The peeling-away process has already started as two former key Hughes aides have been questioned in pretrial investigations into the secret life and death of the hermit billionaire. Their evidence will be used in the first major trial, scheduled to begin Jan. 10 in a Nevada state court. The trial concerns the so-called Mormon will, a handwritten document that some claim is Hughes' last testament. More layers will fall away as Texas officials press an investigation into the legal domicile of the wandering billionaire in hopes of collecting as much as $300 million in inheritance taxes.
Another major layer is being peeled away in this issue of TIME, in the excerpts from a forthcoming book that contains many startling, fresh glimpses into Hughes' life. Titled Howard Hughes: The Hidden Years, it will be published next month by Random House, and was written by James Phelan, 67, a crusty investigative reporter who has been covering the elusive billionaire for more than 20 years. Phelan managed to interview the only close associates from Hughes' latter years who so far have been willing to talk. Excerpts from their often chilling testimony follow.

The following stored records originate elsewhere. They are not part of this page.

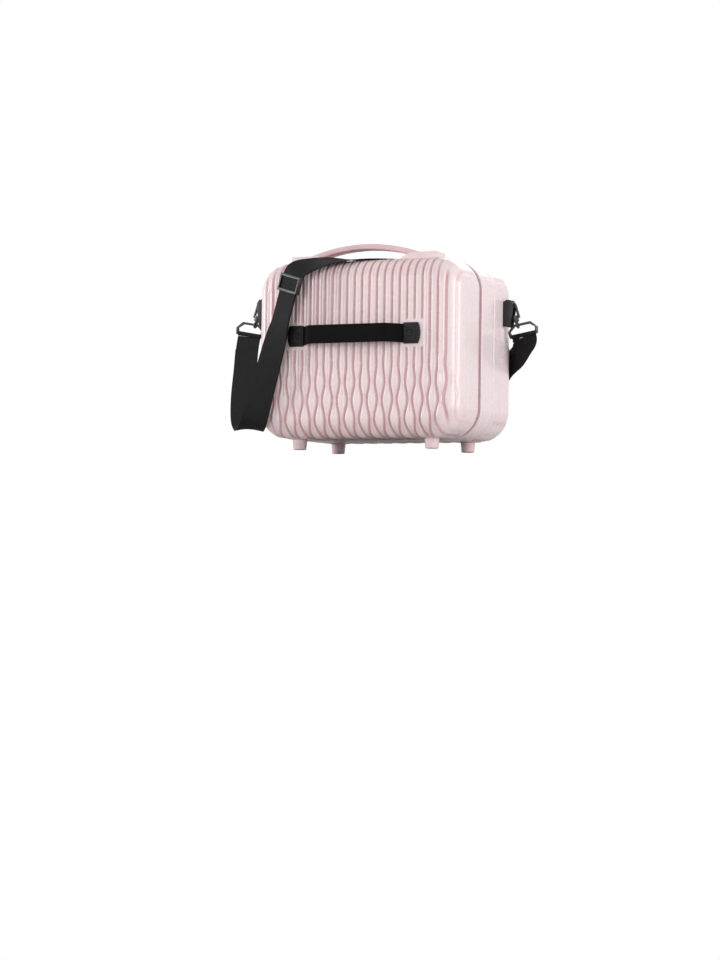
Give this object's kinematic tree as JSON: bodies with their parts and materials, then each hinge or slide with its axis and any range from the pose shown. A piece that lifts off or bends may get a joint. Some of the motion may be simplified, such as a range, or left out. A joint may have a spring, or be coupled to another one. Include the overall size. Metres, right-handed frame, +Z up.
{
  "type": "vanity train case",
  "caption": "Hard ribbed clamshell vanity case with zip, carrying arch, trolley band and a webbing shoulder strap on snap hooks.",
  "frame": {"origin": "on the ground plane of the four feet, at their middle", "axes": "+Z up, +Y towards the back, which carries the trolley band, +X along the width, towards the lug on the back shell"},
  "size_m": [0.4386, 0.257, 0.2995],
  "materials": {
    "pink_shell": "glossy pale pink, faint pearl",
    "pink_plastic": "satin pale pink",
    "pink_grip": "soft satin pink",
    "pink_tape": "woven tape",
    "pink_teeth": "satin nylon",
    "lining": "plain woven lining",
    "steel": "zinc plated",
    "dark_rivet": "dark satin",
    "zip_metal": "polished",
    "elastic": "ribbed elastic",
    "black_plastic": "satin moulded",
    "black_metal": "black coated",
    "webbing": "smooth woven webbing",
    "inner_elastic": "soft elastic",
    "mesh": "open mesh"
  },
  "bodies": {
    "back": {"back_shell": "pink_shell", "back_lining": "lining", "back_zip_tape": "pink_tape", "back_zip_teeth": "pink_teeth", "back_hinge_tape": "pink_tape", "back_feet": "pink_plastic", "back_foot_screws": "steel", "handle_grip": "pink_grip", "handle_pod_left": "pink_plastic", "handle_pod_right": "pink_plastic", "handle_screws": "steel", "handle_backing_plates": "steel", "trolley_band": "elastic", "band_plate_left": "black_plastic", "band_plate_right": "black_plastic", "band_rivets": "dark_rivet", "band_washers": "steel", "lug_left": "black_plastic", "lug_rivets_left": "steel", "ring_left": "black_metal", "swivel_left": "black_metal", "strap_back": "webbing", "strap_return": "webbing", "packing_strap": "inner_elastic", "buckle": "black_plastic", "brush_loops": "inner_elastic", "zip_end_tabs": "pink_tape"},
    "lid": {"lid_shell": "pink_shell", "lid_lining": "lining", "lid_zip_tape": "pink_tape", "lid_zip_teeth": "pink_teeth", "lid_hinge_tape": "pink_tape", "lid_feet": "pink_plastic", "lid_foot_screws": "steel", "lug_right": "black_plastic", "lug_rivets_right": "steel", "ring_right": "black_metal", "swivel_right": "black_metal", "strap_front": "webbing", "mesh_pocket": "mesh", "pocket_binding": "inner_elastic"},
    "slider_a": {"zip_slider_a": "zip_metal"},
    "pull_a": {"zip_pull_a": "zip_metal"},
    "slider_b": {"zip_slider_b": "zip_metal"},
    "pull_b": {"zip_pull_b": "zip_metal"},
    "adjuster": {"strap_adjuster": "black_plastic"},
    "hook_left": {"hook_left": "black_metal"},
    "gate_left": {"gate_left": "black_metal"},
    "hook_right": {"hook_right": "black_metal"},
    "gate_right": {"gate_right": "black_metal"}
  },
  "joints": [
    {"name": "lid_hinge", "type": "hinge", "parent": "back", "child": "lid", "pos_m": [0, 0.023, 0.015], "axis": [1, 0, 0], "range_deg": [0, 110]},
    {"name": "slider_a_run", "type": "slide", "parent": "back", "child": "slider_a", "axis": [1, 0, 0], "range_m": [0, 0.04]},
    {"name": "slider_b_run", "type": "slide", "parent": "back", "child": "slider_b", "axis": [-1, 0, 0], "range_m": [0, 0.04]},
    {"name": "pull_a_lift", "type": "hinge", "parent": "slider_a", "child": "pull_a", "pos_m": [0.0706, 0.023, 0.2745], "axis": [0, -1, 0], "range_deg": [0, 110]},
    {"name": "pull_b_lift", "type": "hinge", "parent": "slider_b", "child": "pull_b", "pos_m": [0.0494, 0.023, 0.2745], "axis": [0, 1, 0], "range_deg": [0, 110]},
    {"name": "adjuster_slide", "type": "slide", "parent": "back", "child": "adjuster", "axis": [0.268, 0, -0.9634], "range_m": [0, 0.022]},
    {"name": "hook_left_swivel", "type": "hinge", "parent": "back", "child": "hook_left", "pos_m": [0.18425, 0.062, 0.1926], "axis": [-0.309, 0, 0.9511], "range_deg": [-8, 8]},
    {"name": "gate_left_press", "type": "hinge", "parent": "hook_left", "child": "gate_left", "pos_m": [0.17692, 0.062, 0.19653], "axis": [0, 1, 0], "range_deg": [0, 20], "stiffness_Nm_per_rad": 0.05, "springref_deg": -17.19},
    {"name": "hook_right_swivel", "type": "hinge", "parent": "lid", "child": "hook_right", "pos_m": [-0.18425, -0.062, 0.1926], "axis": [0.309, 0, 0.9511], "range_deg": [-8, 8]},
    {"name": "gate_right_press", "type": "hinge", "parent": "hook_right", "child": "gate_right", "pos_m": [-0.17692, -0.062, 0.19653], "axis": [0, -1, 0], "range_deg": [0, 20], "stiffness_Nm_per_rad": 0.05, "springref_deg": -17.19}
  ]
}
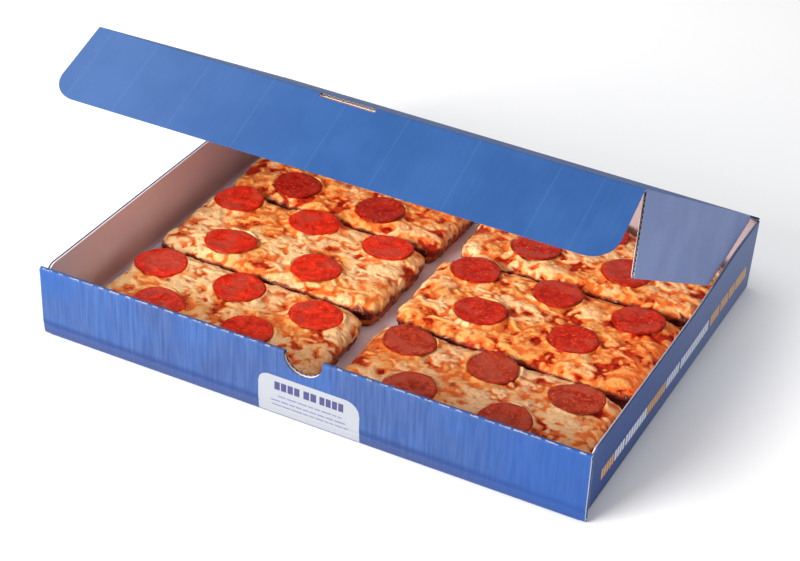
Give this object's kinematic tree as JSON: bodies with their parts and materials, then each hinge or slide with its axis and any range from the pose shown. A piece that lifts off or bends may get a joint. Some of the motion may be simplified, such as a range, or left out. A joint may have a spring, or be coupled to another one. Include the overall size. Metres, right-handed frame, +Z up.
{
  "type": "pizza in its box",
  "caption": "thick rectangular pepperoni pizza slices in a shallow corrugated takeaway box with a hinged tuck-in lid held half open",
  "frame": {"origin": "middle of the flat underside of the box", "axes": "+X to the right along the front wall, +Y from the front wall to the lid's hinge, +Z up"},
  "size_m": [0.386, 0.3388, 0.2085],
  "materials": {
    "printed_board": "corrugated board, printed blue outside, plain white inside, satin",
    "baked_crust": "baked dough stained with sauce, matte",
    "melted_cheese": "melted cheese over tomato sauce, slightly oily",
    "pepperoni": "cured sausage, speckled, oily"
  },
  "bodies": {
    "tray": {"tray": "printed_board", "dough_left_back": "baked_crust", "dough_left_front": "baked_crust", "dough_left_middle": "baked_crust", "dough_right_back": "baked_crust", "dough_right_front": "baked_crust", "dough_right_middle": "baked_crust", "pepperoni_left_back_1": "pepperoni", "pepperoni_left_back_2": "pepperoni", "pepperoni_left_back_3": "pepperoni", "pepperoni_left_back_4": "pepperoni", "pepperoni_left_back_5": "pepperoni", "pepperoni_left_front_1": "pepperoni", "pepperoni_left_front_2": "pepperoni", "pepperoni_left_front_3": "pepperoni", "pepperoni_left_front_4": "pepperoni", "pepperoni_left_front_5": "pepperoni", "pepperoni_left_middle_1": "pepperoni", "pepperoni_left_middle_2": "pepperoni", "pepperoni_left_middle_3": "pepperoni", "pepperoni_left_middle_4": "pepperoni", "pepperoni_left_middle_5": "pepperoni", "pepperoni_right_back_1": "pepperoni", "pepperoni_right_back_2": "pepperoni", "pepperoni_right_back_3": "pepperoni", "pepperoni_right_back_4": "pepperoni", "pepperoni_right_back_5": "pepperoni", "pepperoni_right_front_1": "pepperoni", "pepperoni_right_front_2": "pepperoni", "pepperoni_right_front_3": "pepperoni", "pepperoni_right_front_4": "pepperoni", "pepperoni_right_front_5": "pepperoni", "pepperoni_right_middle_1": "pepperoni", "pepperoni_right_middle_2": "pepperoni", "pepperoni_right_middle_3": "pepperoni", "pepperoni_right_middle_4": "pepperoni", "pepperoni_right_middle_5": "pepperoni", "topping_left_back": "melted_cheese", "topping_left_front": "melted_cheese", "topping_left_middle": "melted_cheese", "topping_right_back": "melted_cheese", "topping_right_front": "melted_cheese", "topping_right_middle": "melted_cheese"},
    "lid": {"lid": "printed_board"},
    "front_flap": {"front_flap": "printed_board"},
    "side_flap_left": {"side_flap_left": "printed_board"},
    "side_flap_right": {"side_flap_right": "printed_board"}
  },
  "joints": [
    {"name": "lid_hinge", "type": "hinge", "parent": "tray", "child": "lid", "pos_m": [0, 0.163, 0.0558], "axis": [-1, 0, 0], "range_deg": [-25.3, 151.7]},
    {"name": "front_flap_fold", "type": "hinge", "parent": "lid", "child": "front_flap", "pos_m": [0, -0.11875, 0.20751], "axis": [-1, 0, 0], "range_deg": [-39, 51]},
    {"name": "side_flap_left_fold", "type": "hinge", "parent": "lid", "child": "side_flap_left", "pos_m": [-0.183, 0.163, 0.0558], "axis": [0, 0.8805, -0.4741], "range_deg": [-53.1, 93]},
    {"name": "side_flap_right_fold", "type": "hinge", "parent": "lid", "child": "side_flap_right", "pos_m": [0.183, 0.163, 0.0558], "axis": [0, -0.8805, 0.4741], "range_deg": [-60, 86.1]}
  ]
}
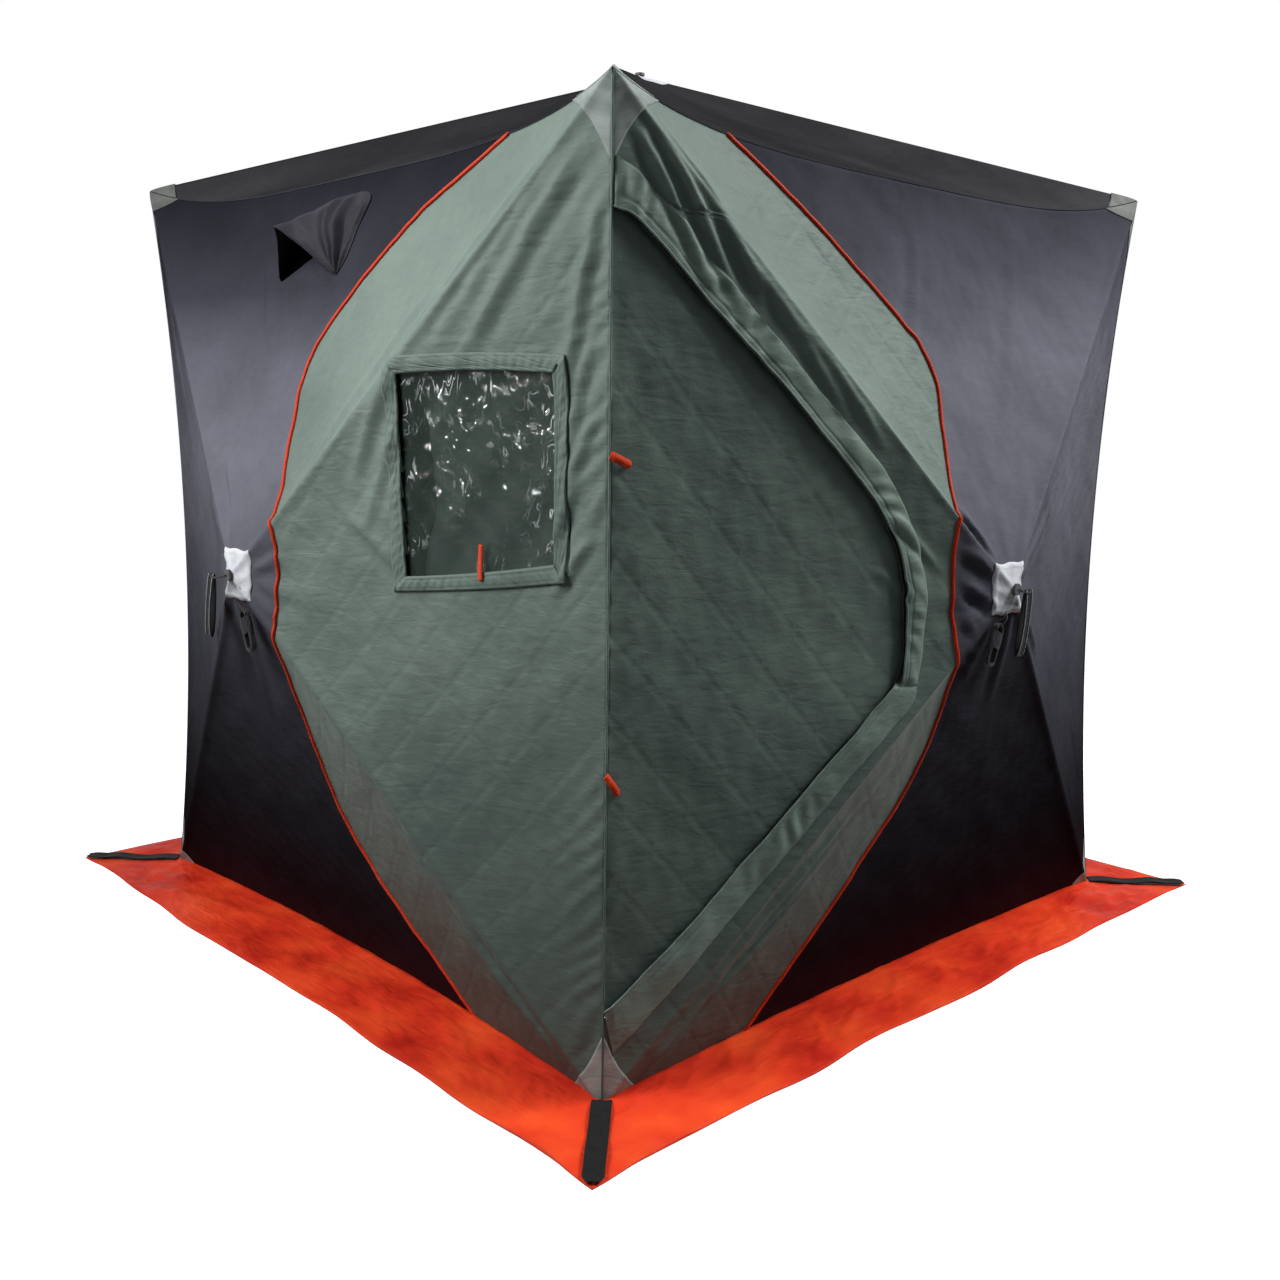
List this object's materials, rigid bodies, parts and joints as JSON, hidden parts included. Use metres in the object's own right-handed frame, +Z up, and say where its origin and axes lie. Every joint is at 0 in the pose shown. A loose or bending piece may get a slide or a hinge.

A number of Hughes associates, notably Noah Dietrich and onetime Aide Ron Kistler, have written about their experiences. But they date from long before Hughes went into total isolation. Only Phelan's two sources shared Hughes' hidden years —and broke the silence still maintained by the rest of the penthouse staffers. One is Melvin Stewart, 49, an open-faced Mormon and former barber who was the nurse who tended Hughes' bedsores and took care of him. Beneath the easygoing manner of a small-town Utah boy, Stewart is keen and tough-minded. The other is Gordon Margulis, 45, a muscular, street-smart cockney who spent his early years in London's tough East End. In 1965 Margulis set out to visit his sister in New York City, then rambled throughout much of the country, ending up in Las Vegas. In need of work, he took a job as busboy at the Desert Inn, thinking that a busboy drove the golf carts around the links. Instead, he soon found himself delivering food to the Hughes penthouse, where the aides presumably were impressed by his discretion and savvy.